REQUIREMENTS
Print all the data, keeping every line exactly as it is.

========

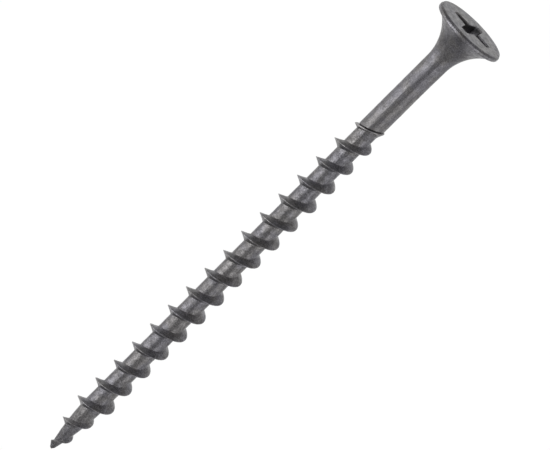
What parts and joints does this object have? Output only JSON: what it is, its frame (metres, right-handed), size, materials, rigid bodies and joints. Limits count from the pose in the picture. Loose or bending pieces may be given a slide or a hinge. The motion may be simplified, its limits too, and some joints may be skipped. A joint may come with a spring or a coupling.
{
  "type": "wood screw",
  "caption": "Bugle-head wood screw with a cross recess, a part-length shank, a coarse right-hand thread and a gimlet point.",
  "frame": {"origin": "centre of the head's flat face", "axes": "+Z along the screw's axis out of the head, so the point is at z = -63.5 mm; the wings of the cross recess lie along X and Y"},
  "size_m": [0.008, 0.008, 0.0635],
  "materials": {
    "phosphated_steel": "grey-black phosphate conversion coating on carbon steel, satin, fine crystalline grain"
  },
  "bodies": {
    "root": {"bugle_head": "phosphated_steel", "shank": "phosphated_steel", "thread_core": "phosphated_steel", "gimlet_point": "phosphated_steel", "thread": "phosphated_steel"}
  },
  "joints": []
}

========

WORKED ANSWER
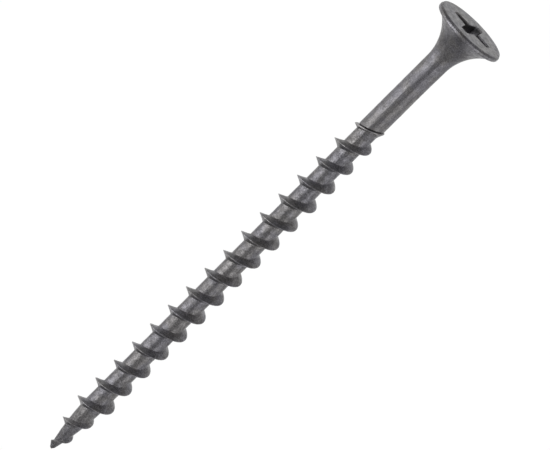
What parts and joints does this object have? Output only JSON: what it is, its frame (metres, right-handed), size, materials, rigid bodies and joints. Limits count from the pose in the picture. Loose or bending pieces may be given a slide or a hinge. The motion may be simplified, its limits too, and some joints may be skipped. A joint may come with a spring or a coupling.
{
  "type": "wood screw",
  "caption": "Bugle-head wood screw with a cross recess, a part-length shank, a coarse right-hand thread and a gimlet point.",
  "frame": {"origin": "centre of the head's flat face", "axes": "+Z along the screw's axis out of the head, so the point is at z = -63.5 mm; the wings of the cross recess lie along X and Y"},
  "size_m": [0.008, 0.008, 0.0635],
  "materials": {
    "phosphated_steel": "grey-black phosphate conversion coating on carbon steel, satin, fine crystalline grain"
  },
  "bodies": {
    "root": {"bugle_head": "phosphated_steel", "shank": "phosphated_steel", "thread_core": "phosphated_steel", "gimlet_point": "phosphated_steel", "thread": "phosphated_steel"}
  },
  "joints": []
}